Lo sforzo maggiore che dobbiamo compiere è quello di essere consapevoli della complessità, di cui non possiamo comprendere tutto, separando e decifrando le sue singolarità. Ma quando ne individuiamo alcune possiamo cercare di intrecciarle scoprendo trama e ordito della piccola porzione nella quale siamo. Il passo successivo è mettere queste piccole porzioni le une accanto le altre. Un processo che deve però tenere in altrettanto conto delle fratture, temporali, spaziali e di pensiero, che si alternano a condizioni di stasi e che ci impediscono quella linearità continuativa che in fondo cerchiamo disperatamente. Io credo che oggi siamo in un momento di frattura, d’interruzione drammatica di quella linearità, e che per questo facciamo molta fatica a comprendere anche la piccola porzione in cui siamo. Il tuo progetto L’abitare informale e i lavori che intitoli Questione d’appartenenza, con le centinaia di immagini a formare un tessuto eccentrico e sconnesso, ci parla di questo, della necessità di comprendere la porzione in cui si è e della frattura da superare.
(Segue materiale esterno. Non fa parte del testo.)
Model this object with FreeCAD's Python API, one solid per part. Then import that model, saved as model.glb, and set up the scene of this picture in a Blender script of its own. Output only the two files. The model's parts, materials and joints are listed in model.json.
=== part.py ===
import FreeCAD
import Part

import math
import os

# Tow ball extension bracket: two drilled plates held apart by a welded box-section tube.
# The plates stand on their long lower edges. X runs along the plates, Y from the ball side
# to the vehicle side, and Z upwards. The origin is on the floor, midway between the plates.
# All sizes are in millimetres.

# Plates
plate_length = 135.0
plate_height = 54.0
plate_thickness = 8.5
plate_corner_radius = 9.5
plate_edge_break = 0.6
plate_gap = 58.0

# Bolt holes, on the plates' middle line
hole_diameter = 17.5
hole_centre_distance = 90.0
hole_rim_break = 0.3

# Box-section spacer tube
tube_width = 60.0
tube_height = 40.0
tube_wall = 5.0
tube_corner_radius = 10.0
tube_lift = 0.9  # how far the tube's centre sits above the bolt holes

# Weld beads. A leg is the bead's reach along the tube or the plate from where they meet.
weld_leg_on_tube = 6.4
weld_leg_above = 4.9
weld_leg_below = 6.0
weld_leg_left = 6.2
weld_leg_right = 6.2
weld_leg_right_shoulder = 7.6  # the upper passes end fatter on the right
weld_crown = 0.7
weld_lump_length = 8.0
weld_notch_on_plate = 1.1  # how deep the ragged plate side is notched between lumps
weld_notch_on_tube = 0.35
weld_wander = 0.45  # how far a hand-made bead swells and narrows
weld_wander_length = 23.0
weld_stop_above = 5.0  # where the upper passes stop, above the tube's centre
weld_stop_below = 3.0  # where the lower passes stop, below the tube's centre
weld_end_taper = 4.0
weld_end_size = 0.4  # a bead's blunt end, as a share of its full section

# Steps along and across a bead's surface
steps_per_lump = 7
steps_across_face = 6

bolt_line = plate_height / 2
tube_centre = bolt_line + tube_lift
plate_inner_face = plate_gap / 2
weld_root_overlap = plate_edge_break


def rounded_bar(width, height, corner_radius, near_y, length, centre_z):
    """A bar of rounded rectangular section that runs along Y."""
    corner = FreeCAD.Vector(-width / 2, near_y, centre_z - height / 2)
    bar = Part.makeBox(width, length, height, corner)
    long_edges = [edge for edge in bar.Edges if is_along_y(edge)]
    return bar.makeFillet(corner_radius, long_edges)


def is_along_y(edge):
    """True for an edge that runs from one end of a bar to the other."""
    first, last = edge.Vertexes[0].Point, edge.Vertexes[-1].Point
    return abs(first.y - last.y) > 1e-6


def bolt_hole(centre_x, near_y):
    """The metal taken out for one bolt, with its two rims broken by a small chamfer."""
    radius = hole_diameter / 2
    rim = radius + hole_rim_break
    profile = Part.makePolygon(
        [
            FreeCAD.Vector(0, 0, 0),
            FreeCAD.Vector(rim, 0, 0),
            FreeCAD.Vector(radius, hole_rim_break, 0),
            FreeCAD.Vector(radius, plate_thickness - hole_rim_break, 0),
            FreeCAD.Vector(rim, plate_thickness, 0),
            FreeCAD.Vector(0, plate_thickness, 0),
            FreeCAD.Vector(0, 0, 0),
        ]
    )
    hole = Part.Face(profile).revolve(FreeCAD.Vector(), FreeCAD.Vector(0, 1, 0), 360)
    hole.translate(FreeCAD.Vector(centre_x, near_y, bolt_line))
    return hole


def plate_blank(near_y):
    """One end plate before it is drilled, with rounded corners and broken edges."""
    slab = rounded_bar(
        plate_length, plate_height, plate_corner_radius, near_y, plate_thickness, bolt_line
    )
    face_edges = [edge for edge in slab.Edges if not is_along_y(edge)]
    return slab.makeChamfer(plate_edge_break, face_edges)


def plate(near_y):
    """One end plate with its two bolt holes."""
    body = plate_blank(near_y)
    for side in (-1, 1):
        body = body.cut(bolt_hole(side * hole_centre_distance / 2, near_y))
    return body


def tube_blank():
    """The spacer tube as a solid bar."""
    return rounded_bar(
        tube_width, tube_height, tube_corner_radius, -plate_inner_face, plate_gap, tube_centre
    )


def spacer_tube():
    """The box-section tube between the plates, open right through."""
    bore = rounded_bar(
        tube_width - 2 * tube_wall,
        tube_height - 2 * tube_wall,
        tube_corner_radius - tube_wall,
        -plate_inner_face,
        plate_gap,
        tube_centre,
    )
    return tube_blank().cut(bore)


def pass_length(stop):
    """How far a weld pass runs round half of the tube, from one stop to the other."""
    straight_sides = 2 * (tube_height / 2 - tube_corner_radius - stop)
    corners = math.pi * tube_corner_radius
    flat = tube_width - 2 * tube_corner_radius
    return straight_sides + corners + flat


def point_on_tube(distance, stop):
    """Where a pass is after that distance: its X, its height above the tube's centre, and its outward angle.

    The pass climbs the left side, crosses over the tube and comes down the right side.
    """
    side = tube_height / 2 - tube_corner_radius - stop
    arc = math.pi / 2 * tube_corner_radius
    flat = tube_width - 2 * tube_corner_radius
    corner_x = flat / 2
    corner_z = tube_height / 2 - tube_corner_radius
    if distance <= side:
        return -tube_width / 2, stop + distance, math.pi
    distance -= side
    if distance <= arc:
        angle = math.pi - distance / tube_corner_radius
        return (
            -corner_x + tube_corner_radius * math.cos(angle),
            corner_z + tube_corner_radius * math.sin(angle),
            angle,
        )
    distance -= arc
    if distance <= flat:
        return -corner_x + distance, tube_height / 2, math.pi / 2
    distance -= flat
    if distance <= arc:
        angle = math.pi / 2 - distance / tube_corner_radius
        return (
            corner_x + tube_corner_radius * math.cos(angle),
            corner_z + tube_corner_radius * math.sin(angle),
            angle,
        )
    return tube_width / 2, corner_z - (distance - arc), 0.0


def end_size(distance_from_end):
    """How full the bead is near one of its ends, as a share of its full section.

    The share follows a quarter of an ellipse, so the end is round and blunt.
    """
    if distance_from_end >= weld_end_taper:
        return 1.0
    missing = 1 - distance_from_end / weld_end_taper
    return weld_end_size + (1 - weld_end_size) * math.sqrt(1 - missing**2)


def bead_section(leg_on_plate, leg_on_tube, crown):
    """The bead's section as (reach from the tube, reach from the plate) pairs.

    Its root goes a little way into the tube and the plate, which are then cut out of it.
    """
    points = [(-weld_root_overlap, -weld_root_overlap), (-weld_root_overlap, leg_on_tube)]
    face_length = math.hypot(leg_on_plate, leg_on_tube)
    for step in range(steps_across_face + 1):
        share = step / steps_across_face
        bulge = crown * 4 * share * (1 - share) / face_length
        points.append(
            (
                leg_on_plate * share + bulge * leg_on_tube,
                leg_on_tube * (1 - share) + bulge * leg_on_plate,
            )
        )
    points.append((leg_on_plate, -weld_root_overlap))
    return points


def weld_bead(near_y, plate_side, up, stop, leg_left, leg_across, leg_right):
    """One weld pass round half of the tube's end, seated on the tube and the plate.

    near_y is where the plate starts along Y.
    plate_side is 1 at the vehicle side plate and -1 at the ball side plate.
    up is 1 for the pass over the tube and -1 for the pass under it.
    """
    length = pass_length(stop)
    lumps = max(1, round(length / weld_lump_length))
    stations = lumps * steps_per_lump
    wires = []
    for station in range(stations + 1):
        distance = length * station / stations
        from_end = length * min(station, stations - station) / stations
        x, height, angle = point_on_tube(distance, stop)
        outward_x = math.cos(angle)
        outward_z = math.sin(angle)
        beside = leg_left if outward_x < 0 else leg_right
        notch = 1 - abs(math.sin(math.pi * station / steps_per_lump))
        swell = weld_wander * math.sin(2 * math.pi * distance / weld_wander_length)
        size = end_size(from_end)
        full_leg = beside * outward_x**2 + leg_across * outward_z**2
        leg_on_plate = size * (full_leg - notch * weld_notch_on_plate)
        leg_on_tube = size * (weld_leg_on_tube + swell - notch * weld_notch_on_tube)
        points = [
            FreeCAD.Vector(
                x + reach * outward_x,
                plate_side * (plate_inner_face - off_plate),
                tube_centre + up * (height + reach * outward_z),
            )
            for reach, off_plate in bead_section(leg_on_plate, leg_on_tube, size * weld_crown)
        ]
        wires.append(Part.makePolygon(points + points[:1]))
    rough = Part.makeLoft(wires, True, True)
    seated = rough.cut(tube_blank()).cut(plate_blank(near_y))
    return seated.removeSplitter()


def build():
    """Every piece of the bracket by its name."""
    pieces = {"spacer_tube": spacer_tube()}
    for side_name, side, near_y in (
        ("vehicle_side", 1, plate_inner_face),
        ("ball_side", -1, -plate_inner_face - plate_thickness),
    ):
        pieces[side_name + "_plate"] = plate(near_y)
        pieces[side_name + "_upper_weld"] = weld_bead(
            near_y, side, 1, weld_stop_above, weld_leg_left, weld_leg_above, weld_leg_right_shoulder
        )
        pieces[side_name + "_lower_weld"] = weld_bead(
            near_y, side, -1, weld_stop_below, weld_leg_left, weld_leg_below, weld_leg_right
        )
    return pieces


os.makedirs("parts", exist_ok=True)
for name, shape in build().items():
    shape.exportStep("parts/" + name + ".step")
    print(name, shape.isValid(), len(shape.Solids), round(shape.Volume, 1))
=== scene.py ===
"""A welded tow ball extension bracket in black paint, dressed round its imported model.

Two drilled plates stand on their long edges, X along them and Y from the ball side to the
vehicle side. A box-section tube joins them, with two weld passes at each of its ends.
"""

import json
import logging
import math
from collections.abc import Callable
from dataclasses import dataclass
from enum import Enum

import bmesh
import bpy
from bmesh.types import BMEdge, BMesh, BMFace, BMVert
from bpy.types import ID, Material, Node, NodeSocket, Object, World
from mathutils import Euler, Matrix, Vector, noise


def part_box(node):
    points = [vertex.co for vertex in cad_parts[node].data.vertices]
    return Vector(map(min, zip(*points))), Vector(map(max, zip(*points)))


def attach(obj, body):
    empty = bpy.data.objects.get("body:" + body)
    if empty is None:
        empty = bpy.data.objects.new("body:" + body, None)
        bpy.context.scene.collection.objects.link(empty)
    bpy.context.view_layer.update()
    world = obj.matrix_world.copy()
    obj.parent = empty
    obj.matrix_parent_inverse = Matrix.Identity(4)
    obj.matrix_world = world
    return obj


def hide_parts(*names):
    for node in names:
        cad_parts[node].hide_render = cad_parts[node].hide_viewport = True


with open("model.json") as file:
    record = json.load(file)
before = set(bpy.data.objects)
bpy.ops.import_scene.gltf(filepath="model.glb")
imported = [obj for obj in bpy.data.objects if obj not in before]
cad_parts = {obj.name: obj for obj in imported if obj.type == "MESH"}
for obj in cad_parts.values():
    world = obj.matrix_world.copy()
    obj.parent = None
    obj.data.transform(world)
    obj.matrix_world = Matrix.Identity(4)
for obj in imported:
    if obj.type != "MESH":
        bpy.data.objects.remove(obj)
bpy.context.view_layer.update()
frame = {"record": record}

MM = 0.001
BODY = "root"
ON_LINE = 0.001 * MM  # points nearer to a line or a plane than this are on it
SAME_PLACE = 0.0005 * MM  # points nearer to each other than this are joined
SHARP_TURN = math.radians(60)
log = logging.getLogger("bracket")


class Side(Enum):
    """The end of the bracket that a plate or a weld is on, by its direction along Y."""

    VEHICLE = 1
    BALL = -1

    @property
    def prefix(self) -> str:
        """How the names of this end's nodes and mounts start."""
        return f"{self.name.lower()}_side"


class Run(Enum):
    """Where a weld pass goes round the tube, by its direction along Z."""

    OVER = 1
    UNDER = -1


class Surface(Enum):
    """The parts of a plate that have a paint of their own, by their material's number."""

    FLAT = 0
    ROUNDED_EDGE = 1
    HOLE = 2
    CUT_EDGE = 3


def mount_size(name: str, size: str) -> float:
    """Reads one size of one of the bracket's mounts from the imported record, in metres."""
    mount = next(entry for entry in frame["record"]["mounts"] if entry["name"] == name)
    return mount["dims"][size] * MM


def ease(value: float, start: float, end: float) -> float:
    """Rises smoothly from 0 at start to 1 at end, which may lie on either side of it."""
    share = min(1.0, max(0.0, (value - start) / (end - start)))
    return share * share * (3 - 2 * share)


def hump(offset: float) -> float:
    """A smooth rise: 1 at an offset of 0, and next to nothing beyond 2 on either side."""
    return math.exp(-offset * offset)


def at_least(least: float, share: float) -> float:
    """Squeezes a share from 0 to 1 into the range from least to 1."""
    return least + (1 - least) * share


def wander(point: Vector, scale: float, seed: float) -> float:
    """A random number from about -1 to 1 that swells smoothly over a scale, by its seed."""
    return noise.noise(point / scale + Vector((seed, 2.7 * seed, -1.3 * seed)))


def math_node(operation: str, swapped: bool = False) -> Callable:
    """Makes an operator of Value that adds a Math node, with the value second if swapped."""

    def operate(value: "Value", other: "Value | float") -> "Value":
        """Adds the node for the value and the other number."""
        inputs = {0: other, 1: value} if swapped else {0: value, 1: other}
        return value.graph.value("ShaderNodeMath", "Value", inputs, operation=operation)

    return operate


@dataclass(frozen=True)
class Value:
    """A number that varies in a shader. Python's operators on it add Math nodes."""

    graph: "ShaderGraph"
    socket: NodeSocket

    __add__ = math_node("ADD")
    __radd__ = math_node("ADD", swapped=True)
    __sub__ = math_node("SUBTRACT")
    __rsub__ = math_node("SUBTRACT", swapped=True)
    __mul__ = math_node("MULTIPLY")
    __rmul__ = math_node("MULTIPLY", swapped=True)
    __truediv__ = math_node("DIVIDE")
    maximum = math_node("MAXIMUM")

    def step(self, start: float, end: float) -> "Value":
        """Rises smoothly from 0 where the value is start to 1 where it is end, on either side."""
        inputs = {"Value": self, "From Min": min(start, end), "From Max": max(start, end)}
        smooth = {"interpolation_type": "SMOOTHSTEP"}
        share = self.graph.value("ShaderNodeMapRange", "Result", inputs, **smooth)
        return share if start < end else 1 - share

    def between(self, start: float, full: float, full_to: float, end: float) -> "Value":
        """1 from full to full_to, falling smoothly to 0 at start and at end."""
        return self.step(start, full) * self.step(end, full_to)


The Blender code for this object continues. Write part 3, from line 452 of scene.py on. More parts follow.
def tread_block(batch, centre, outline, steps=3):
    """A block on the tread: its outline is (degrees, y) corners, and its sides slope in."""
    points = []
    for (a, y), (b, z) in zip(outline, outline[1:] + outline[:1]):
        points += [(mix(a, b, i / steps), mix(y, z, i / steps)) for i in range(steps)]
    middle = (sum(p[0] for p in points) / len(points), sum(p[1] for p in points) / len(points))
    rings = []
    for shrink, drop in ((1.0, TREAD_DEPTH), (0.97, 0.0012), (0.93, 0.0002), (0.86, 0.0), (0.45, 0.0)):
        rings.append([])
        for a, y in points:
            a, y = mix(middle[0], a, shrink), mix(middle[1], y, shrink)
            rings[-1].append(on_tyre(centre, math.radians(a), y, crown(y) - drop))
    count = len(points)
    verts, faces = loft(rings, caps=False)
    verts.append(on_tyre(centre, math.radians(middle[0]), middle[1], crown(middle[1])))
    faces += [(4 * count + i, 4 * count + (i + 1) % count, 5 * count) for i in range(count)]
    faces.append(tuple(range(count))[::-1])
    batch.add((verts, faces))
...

«Questione d’appartenenza è stato un progetto meraviglioso, per la prima volta ho lavorato a stretto contatto con un gruppo di ragazzi del Liceo Vico di Napoli per realizzare una ricognizione delle micro azioni informali che caratterizzano i palazzi storici dei vicoli napoletani. Un lavoro titanico, abbiamo raccolto 24000 immagini e percorso 100 km di vicoli nei vari quartieri popolari presenti nel centro città. Volevo raccontare la capacità, generata da caratteristiche ambientali e sociali, che alcuni popoli hanno di ampliare lo spazio e plasmare la materia trovando possibilità alternative, parlare di micro illegalità senza puntare il dito sulla singola azione, ma leggendone un livello corale in cui l’apparente disarmonia diviene ritmo visivo ed una trama estetica che si pone come un filtro aperto sul mondo e ci racconta delle dinamiche private. Se esce un nuovo tubo dal muro sappiamo che serviva un bagno, se spunta una finestra al di fuori della griglia sappiamo che hanno diviso una stanza, se si scelgono delle balaustre per il soppalco abusivo sappiamo che c’è un amore per il classicismo ecc. Così un territorio che sembra impossibile da gestire a livello di massa umana e di pressione sociale riesce a vivere con regole diverse, trasformando il quartiere in una questione d’appartenenza. Ho vissuto per due anni nei quartieri per questo progetto e porterò sempre con me quell’esperienza unica e privilegiata che attira ragionamenti e riflessioni dal 1600».
Esperire, conoscere per prova, non è naturalmente l’unica via della conoscenza, ma di sicuro è una condizione essenziale per l’arte di oggi, un modo che mi pare possa riconciliarla con un’estetica riportata al suo titolo primario.